Asmerom Gebremichaen moved here from Ethiopia in 1983. Memphis was much safer than it is today, he said, and he’s not a fan of lowering permitless carry to 18.

”That’s not good,” said Gebremichaen. “They are not smart enough. They have a long way to go.”

When Tennessee passed the permitless carry law in 2021, it applied only to those 21 and up or retired military aged 18 and up.

A California firearms group sued the state, saying it was unconstitutional not to give all 18 to 20-year-old Tennesseans the same right to bear arms without a permit.

Tennessee’s Attorney General Jonathan Skrmetti agreed to settle the suit. That settlement was approved by the court on March 27 of this year.

The thought of 18-year-olds packing heat without any training doesn’t sit well with local attorney Lanier Fogg or longtime Memphis journalist John Branston.

”Particularly considering their lack of maturity, and particularly considering all the influences they have on their life. I just don’t think it’s a good idea,” said Fogg.

”I remember when it was hard to buy a beer at 18. Or pack of cigarettes. Not that I smoked, but I certainly tried to buy beer. Seems like they could enforce a handgun restriction,” Branston told Action News 5.

Anderson is left to wonder if local, state and federal leaders are allowing looser gun laws to keep communities safer, or to push them over the edge.

“It is the 16,17, 18 and 19-year-olds killing and doing the shooting, wreaking havoc,” said Anderson, “and the leaders are... just saying it... ‘Go ahead...leave it [guns] on a silver platter and go kill yourselves.

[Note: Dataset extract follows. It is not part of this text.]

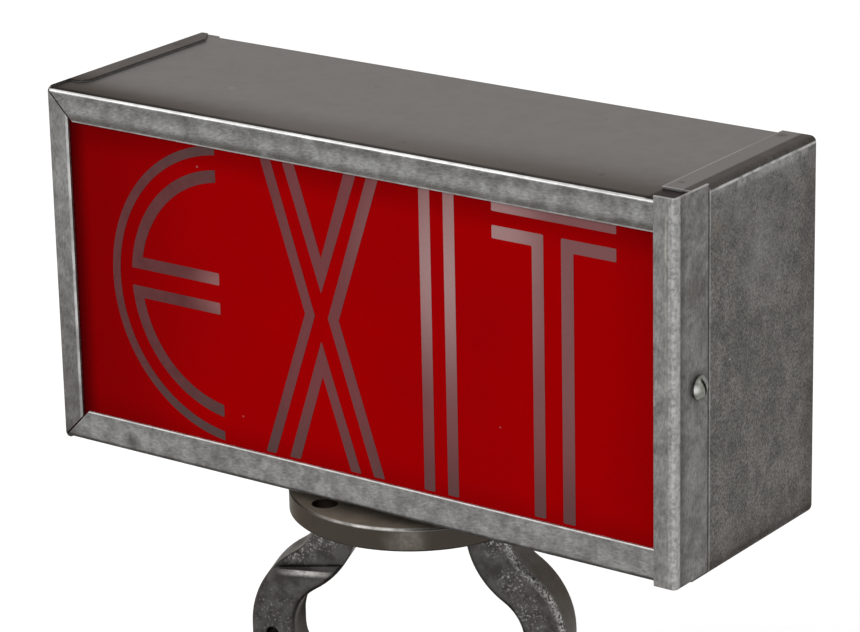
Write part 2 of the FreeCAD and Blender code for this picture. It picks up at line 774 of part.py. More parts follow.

We’re aware of this.’ I can only hope the younger generations are aware they’re giving us the guns because they want us to kill each other.”

Memphis Mayor Jim Strickland had the following reaction when Action News 5 requested a comment:

“I am not familiar with the lawsuit referenced, but I oppose lowering the age of permitless carry of guns to 18. Each time regulations are loosened on guns it has resulted in a proliferation of them on our streets and more shootings in our neighborhoods.”

Shelby County Sheriff and Memphis mayoral candidate Floyd Bonner Jr. said:

“I continue to support the 2nd Amendment and law-abiding citizens’ rights to carry a handgun; however, I do not support the permitless carry law. With the court-approved settlement of the recent case involving permitless carry, I continue to encourage firearms training for our citizens who choose to carry and have a level of understanding about TN firearms laws. I urge all who choose to carry to know how to handle and operate a weapon safely.”

A spokesperson with the Shelby County District Attorney’s Office said:

“Our office will, of course, abide by the court order. However, it’s important to point out that the gun problem in urban areas like Memphis is far more severe than that in other parts of the state. I’m not sure this result was compelled by Supreme Court case law, but I respect the decision of the Attorney General and the court.”

Action News 5 reached out to Memphis police and Chief C.J. Davis for comment on Friday but has not heard back.